With characters and situations drawn just this side of reality, most Alan Ayckbourn plays demand delicately balanced performances that rise above the ordinariness of everyday life but avoid teetering into the realm of the absurd. With this experienced company of actors, Table Manners gets exactly that, in a show in which every line rings true and which keeps the chuckles rolling from beginning to end.

This wonder of a playwright has his 90th play due to open in Scarborough the day after I am writing this, and if the old warhorse is not quite the dominant figure he once was, this glorious production, which never puts a foot wrong, is a reminder of how for decades he provided the backbone that helped sustain British regional theatre as the envy of the world.

Table Manners is the first of the Norman Conquests trilogy, one of his greatest creations, all involving the same six personalities in different rooms of the same house over the same weekend, here the dining room during a succession of lettuce-based frugal dinners and breakfasts.

Norman is already the conquerer, winning the hearts of Annie and her sister-in-law Sarah, with a zest for life that cuts through their mundane relationships.
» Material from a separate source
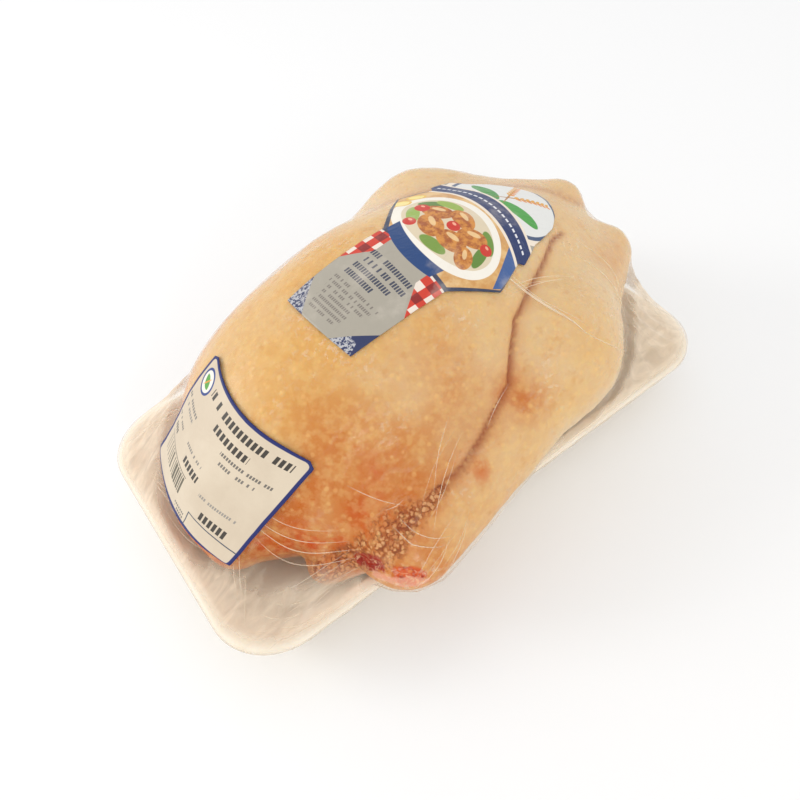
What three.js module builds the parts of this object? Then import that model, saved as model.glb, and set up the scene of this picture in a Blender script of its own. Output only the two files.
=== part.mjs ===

Ross Waiton, in pyjamas and pompom hat, is the tummy-scratching Norman, gigolo and assistant librarian, first heard singing merrily and shocking the company by confessing to an aborted dirty weekend with Annie, who "could have had these pyjamas and all they contain."

The dialogue zings, as three unhappy relationships disintegrate, with serious confessions interpolated with inane requests or questions. Lonely Annie, a winsomely appealing Lucy-Jane Quinlan, confesses to a shocked Sarah having had sex on the rug with Norman. "Which rug?" the latter asks.

It’s typical of Joanna Simpkins’s Sarah, bossy, sanctimonious and just a little titillated, as she is fed up with ironic, wise-cracking husband Reg, played with nonchalant resignation by Pete Ashmore.

Toby Manley is the self-effacing Tom, failing at every turn to respond to Annie’s come-and-get-me signals, threatening at one point to use his boxing training on a recalcitrant Norman, "although I wasn’t very good at it," and who all but disappears at dinner by having to sit on a child’s seat, from which a permission-to-speak sort of hand rises only timidly.

One never loses sympathy with any of the characters, despite or because of their weaknesses, not least with Polly Smith’s Ruth, to whom falls one of the play’s most telling lines, that she feels husband Norman does not really belong to her but is like a library book and might be recalled at any time.

Upstairs, away from the family mayhem, is Annie, Ruth and Reg's mother, who never appears here or in any of the plays of the trilogy. What a shame. She is missing a treat.

Others can still enjoy it, however, when the production transfers to Harrogate and Ipswich.